## STORED DATA
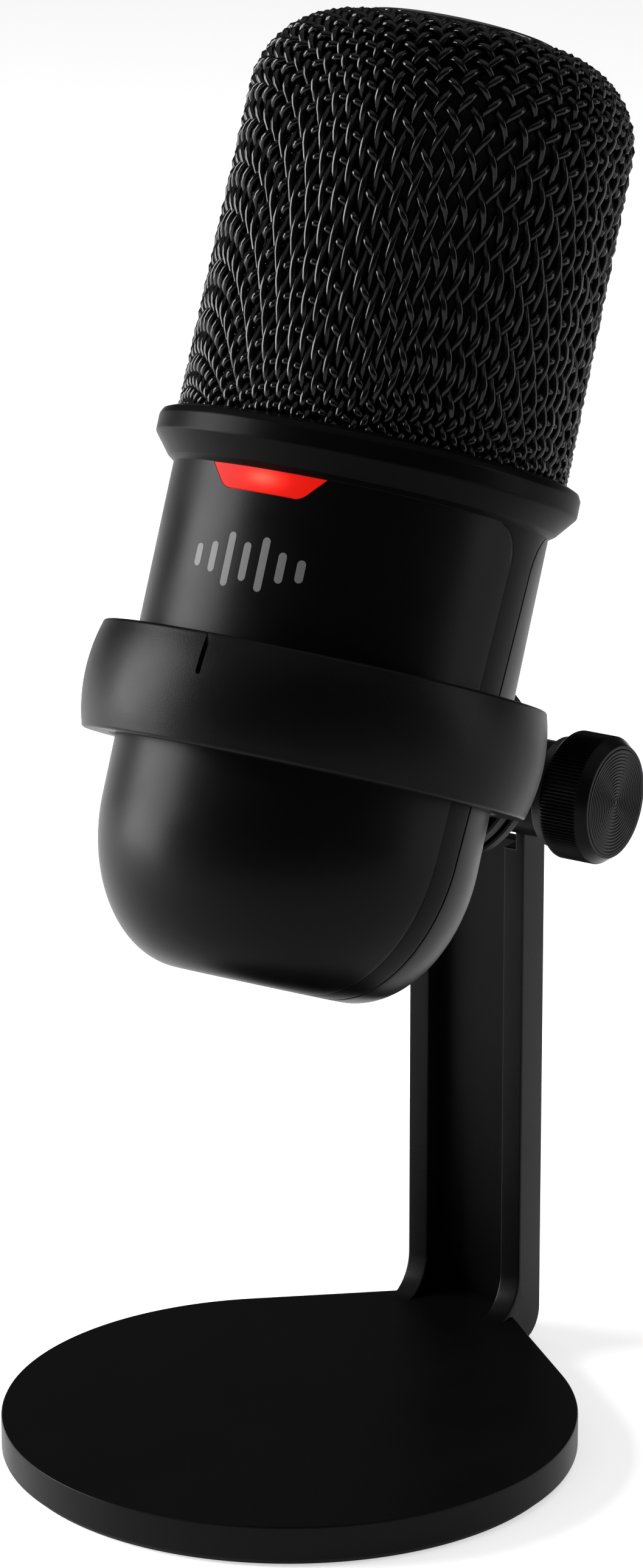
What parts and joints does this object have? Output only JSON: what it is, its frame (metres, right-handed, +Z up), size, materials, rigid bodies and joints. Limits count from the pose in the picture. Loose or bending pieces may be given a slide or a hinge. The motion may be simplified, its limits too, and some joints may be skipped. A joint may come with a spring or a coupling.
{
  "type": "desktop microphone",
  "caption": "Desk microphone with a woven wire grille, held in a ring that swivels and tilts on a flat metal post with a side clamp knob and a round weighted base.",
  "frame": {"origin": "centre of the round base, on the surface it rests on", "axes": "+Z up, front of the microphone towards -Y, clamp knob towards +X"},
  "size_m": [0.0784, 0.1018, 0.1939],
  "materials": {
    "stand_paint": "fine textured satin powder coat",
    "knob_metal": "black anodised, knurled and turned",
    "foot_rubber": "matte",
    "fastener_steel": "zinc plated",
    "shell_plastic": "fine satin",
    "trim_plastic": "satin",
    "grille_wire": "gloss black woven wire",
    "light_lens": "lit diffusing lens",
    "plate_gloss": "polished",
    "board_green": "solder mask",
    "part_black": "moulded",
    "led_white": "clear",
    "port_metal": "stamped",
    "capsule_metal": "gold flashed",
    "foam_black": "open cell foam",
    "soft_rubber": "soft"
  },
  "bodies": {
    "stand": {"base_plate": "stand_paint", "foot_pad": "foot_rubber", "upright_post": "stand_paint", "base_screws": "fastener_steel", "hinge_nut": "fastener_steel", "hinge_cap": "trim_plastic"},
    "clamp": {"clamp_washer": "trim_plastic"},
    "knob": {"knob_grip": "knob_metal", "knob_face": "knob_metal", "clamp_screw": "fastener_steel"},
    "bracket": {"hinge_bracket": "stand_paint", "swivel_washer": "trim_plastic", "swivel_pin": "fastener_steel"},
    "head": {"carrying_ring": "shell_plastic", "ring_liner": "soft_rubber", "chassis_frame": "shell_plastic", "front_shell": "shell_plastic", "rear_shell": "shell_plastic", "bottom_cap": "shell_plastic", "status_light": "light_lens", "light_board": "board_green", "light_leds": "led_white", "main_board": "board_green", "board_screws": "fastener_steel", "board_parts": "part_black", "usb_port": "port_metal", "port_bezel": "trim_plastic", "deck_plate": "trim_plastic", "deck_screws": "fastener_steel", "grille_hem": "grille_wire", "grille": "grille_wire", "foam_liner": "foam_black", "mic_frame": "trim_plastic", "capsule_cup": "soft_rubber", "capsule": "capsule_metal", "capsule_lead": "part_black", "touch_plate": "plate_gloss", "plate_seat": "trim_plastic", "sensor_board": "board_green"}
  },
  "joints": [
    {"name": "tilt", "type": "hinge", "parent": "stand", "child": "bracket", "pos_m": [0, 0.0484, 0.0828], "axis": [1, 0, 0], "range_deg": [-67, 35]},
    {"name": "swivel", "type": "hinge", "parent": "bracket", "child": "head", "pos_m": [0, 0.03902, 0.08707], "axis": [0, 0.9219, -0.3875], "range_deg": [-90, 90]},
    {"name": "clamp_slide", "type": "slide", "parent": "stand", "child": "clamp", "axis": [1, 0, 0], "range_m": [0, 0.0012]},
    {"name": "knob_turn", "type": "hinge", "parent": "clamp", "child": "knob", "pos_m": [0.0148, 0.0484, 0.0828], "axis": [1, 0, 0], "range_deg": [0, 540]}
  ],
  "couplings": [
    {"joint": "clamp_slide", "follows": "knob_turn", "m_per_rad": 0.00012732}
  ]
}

## PROBLEM DETAILS
Find the word "bodies" in the data and show each line that holds it.

## REPLY
What parts and joints does this object have? Output only JSON: what it is, its frame (metres, right-handed, +Z up), size, materials, rigid bodies and joints. Limits count from the pose in the picture. Loose or bending pieces may be given a slide or a hinge. The motion may be simplified, its limits too, and some joints may be skipped. A joint may come with a spring or a coupling.
  "bodies": {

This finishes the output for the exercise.